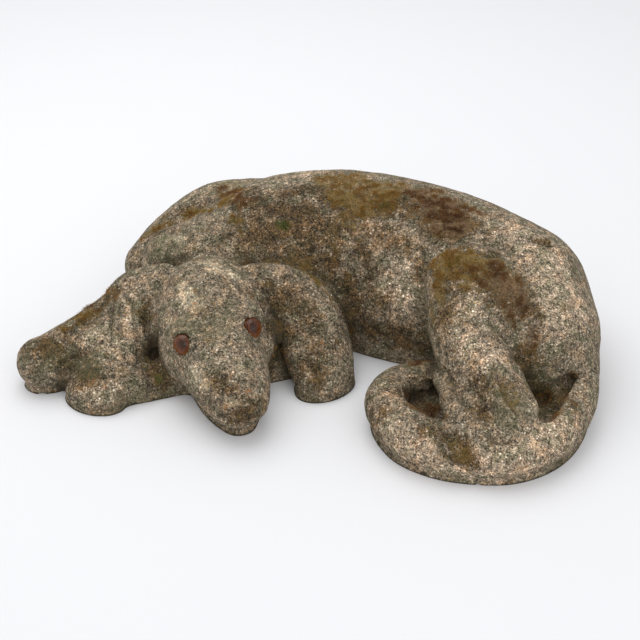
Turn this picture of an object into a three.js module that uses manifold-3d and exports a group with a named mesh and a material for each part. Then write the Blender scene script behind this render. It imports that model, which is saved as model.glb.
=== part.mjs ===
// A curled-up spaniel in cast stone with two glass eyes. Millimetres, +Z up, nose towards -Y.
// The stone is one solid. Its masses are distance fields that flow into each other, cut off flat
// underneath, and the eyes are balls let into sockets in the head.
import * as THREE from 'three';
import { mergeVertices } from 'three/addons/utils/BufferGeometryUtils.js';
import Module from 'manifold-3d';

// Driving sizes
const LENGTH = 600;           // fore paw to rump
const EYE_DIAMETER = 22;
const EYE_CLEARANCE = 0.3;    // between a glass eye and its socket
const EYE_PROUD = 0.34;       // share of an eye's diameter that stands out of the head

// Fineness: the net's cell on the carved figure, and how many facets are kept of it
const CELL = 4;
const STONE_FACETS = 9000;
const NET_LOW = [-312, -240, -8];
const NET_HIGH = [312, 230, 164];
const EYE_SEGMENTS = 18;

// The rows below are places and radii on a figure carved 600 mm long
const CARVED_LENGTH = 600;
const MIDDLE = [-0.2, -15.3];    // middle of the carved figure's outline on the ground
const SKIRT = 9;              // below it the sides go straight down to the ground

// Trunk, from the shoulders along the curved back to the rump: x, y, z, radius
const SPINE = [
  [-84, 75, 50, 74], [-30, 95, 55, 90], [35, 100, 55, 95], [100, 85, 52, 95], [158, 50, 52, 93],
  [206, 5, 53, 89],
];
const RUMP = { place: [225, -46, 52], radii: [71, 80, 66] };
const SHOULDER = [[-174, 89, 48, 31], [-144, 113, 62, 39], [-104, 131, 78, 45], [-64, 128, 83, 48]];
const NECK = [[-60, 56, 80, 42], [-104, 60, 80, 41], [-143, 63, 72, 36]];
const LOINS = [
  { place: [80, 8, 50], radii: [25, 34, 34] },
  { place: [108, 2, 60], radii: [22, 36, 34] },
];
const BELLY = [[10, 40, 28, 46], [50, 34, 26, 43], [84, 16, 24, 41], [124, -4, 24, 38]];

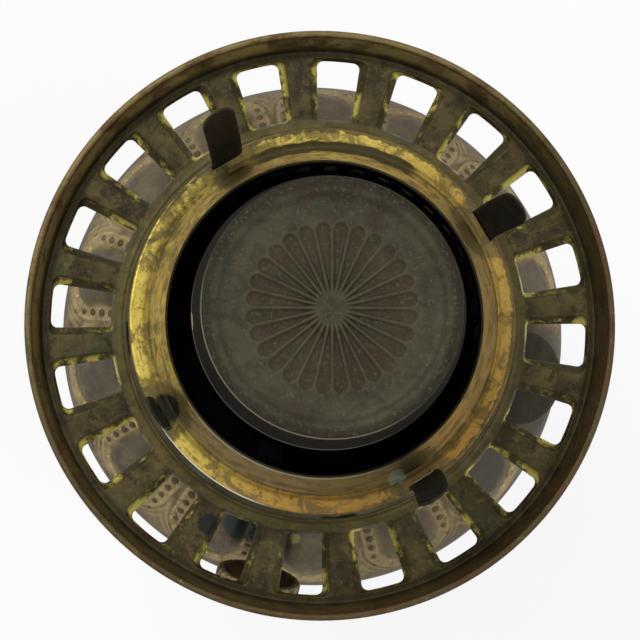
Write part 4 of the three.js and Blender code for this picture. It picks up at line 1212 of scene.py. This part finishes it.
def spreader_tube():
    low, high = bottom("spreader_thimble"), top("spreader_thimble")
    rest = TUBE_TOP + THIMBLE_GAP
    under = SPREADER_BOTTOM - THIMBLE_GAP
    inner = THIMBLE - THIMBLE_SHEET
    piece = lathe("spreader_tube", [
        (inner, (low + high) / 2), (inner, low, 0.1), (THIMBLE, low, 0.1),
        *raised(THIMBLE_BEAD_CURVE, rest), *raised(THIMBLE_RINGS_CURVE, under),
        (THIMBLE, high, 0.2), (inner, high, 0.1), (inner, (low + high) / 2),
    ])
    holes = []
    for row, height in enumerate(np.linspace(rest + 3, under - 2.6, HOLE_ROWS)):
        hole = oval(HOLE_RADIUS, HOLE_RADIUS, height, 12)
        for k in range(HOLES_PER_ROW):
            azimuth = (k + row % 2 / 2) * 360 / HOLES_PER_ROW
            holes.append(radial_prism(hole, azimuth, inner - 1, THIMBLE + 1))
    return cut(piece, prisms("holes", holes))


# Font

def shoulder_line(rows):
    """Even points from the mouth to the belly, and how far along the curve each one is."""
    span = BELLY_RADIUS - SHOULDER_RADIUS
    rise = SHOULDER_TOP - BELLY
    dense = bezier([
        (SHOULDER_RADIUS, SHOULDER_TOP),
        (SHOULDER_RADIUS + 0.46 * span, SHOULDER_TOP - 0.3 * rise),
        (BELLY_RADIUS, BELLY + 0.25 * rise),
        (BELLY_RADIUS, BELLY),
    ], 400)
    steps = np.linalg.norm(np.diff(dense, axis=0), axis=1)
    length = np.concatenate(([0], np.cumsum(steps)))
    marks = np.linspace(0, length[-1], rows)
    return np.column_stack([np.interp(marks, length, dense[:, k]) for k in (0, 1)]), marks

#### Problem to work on
Extract each entry in full and write it down exactly.

#### Response to the exercise
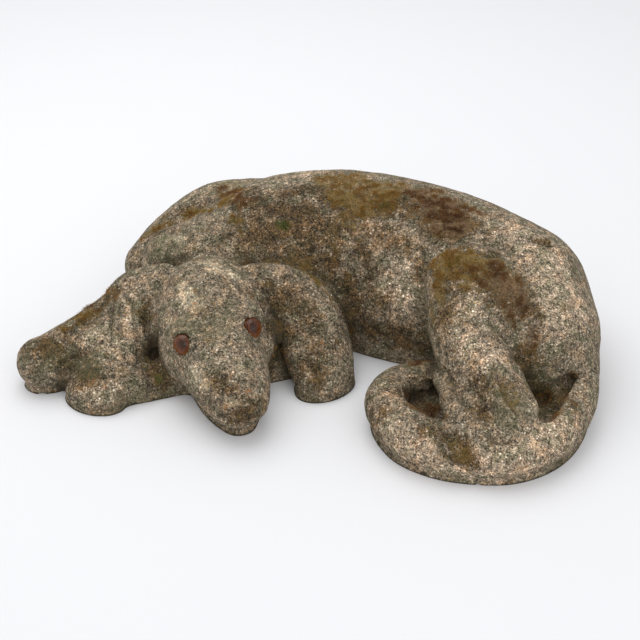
Turn this picture of an object into a three.js module that uses manifold-3d and exports a group with a named mesh and a material for each part. Then write the Blender scene script behind this render. It imports that model, which is saved as model.glb.
=== part.mjs ===
// A curled-up spaniel in cast stone with two glass eyes. Millimetres, +Z up, nose towards -Y.
// The stone is one solid. Its masses are distance fields that flow into each other, cut off flat
// underneath, and the eyes are balls let into sockets in the head.
import * as THREE from 'three';
import { mergeVertices } from 'three/addons/utils/BufferGeometryUtils.js';
import Module from 'manifold-3d';

// Driving sizes
const LENGTH = 600;           // fore paw to rump
const EYE_DIAMETER = 22;
const EYE_CLEARANCE = 0.3;    // between a glass eye and its socket
const EYE_PROUD = 0.34;       // share of an eye's diameter that stands out of the head

// Fineness: the net's cell on the carved figure, and how many facets are kept of it
const CELL = 4;
const STONE_FACETS = 9000;
const NET_LOW = [-312, -240, -8];
const NET_HIGH = [312, 230, 164];
const EYE_SEGMENTS = 18;

// The rows below are places and radii on a figure carved 600 mm long
const CARVED_LENGTH = 600;
const MIDDLE = [-0.2, -15.3];    // middle of the carved figure's outline on the ground
const SKIRT = 9;              // below it the sides go straight down to the ground

// Trunk, from the shoulders along the curved back to the rump: x, y, z, radius
const SPINE = [
  [-84, 75, 50, 74], [-30, 95, 55, 90], [35, 100, 55, 95], [100, 85, 52, 95], [158, 50, 52, 93],
  [206, 5, 53, 89],
];
const RUMP = { place: [225, -46, 52], radii: [71, 80, 66] };
const SHOULDER = [[-174, 89, 48, 31], [-144, 113, 62, 39], [-104, 131, 78, 45], [-64, 128, 83, 48]];
const NECK = [[-60, 56, 80, 42], [-104, 60, 80, 41], [-143, 63, 72, 36]];
const LOINS = [
  { place: [80, 8, 50], radii: [25, 34, 34] },
  { place: [108, 2, 60], radii: [22, 36, 34] },
];
const BELLY = [[10, 40, 28, 46], [50, 34, 26, 43], [84, 16, 24, 41], [124, -4, 24, 38]];

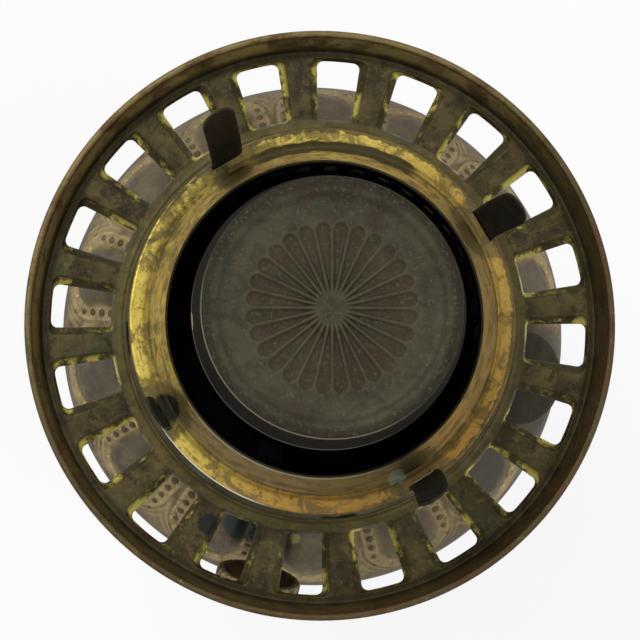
Write part 4 of the three.js and Blender code for this picture. It picks up at line 1212 of scene.py. This part finishes it.
def spreader_tube():
    low, high = bottom("spreader_thimble"), top("spreader_thimble")
    rest = TUBE_TOP + THIMBLE_GAP
    under = SPREADER_BOTTOM - THIMBLE_GAP
    inner = THIMBLE - THIMBLE_SHEET
    piece = lathe("spreader_tube", [
        (inner, (low + high) / 2), (inner, low, 0.1), (THIMBLE, low, 0.1),
        *raised(THIMBLE_BEAD_CURVE, rest), *raised(THIMBLE_RINGS_CURVE, under),
        (THIMBLE, high, 0.2), (inner, high, 0.1), (inner, (low + high) / 2),
    ])
    holes = []
    for row, height in enumerate(np.linspace(rest + 3, under - 2.6, HOLE_ROWS)):
        hole = oval(HOLE_RADIUS, HOLE_RADIUS, height, 12)
        for k in range(HOLES_PER_ROW):
            azimuth = (k + row % 2 / 2) * 360 / HOLES_PER_ROW
            holes.append(radial_prism(hole, azimuth, inner - 1, THIMBLE + 1))
    return cut(piece, prisms("holes", holes))


# Font

def shoulder_line(rows):
    """Even points from the mouth to the belly, and how far along the curve each one is."""
    span = BELLY_RADIUS - SHOULDER_RADIUS
    rise = SHOULDER_TOP - BELLY
    dense = bezier([
        (SHOULDER_RADIUS, SHOULDER_TOP),
        (SHOULDER_RADIUS + 0.46 * span, SHOULDER_TOP - 0.3 * rise),
        (BELLY_RADIUS, BELLY + 0.25 * rise),
        (BELLY_RADIUS, BELLY),
    ], 400)
    steps = np.linalg.norm(np.diff(dense, axis=0), axis=1)
    length = np.concatenate(([0], np.cumsum(steps)))
    marks = np.linspace(0, length[-1], rows)
    return np.column_stack([np.interp(marks, length, dense[:, k]) for k in (0, 1)]), marks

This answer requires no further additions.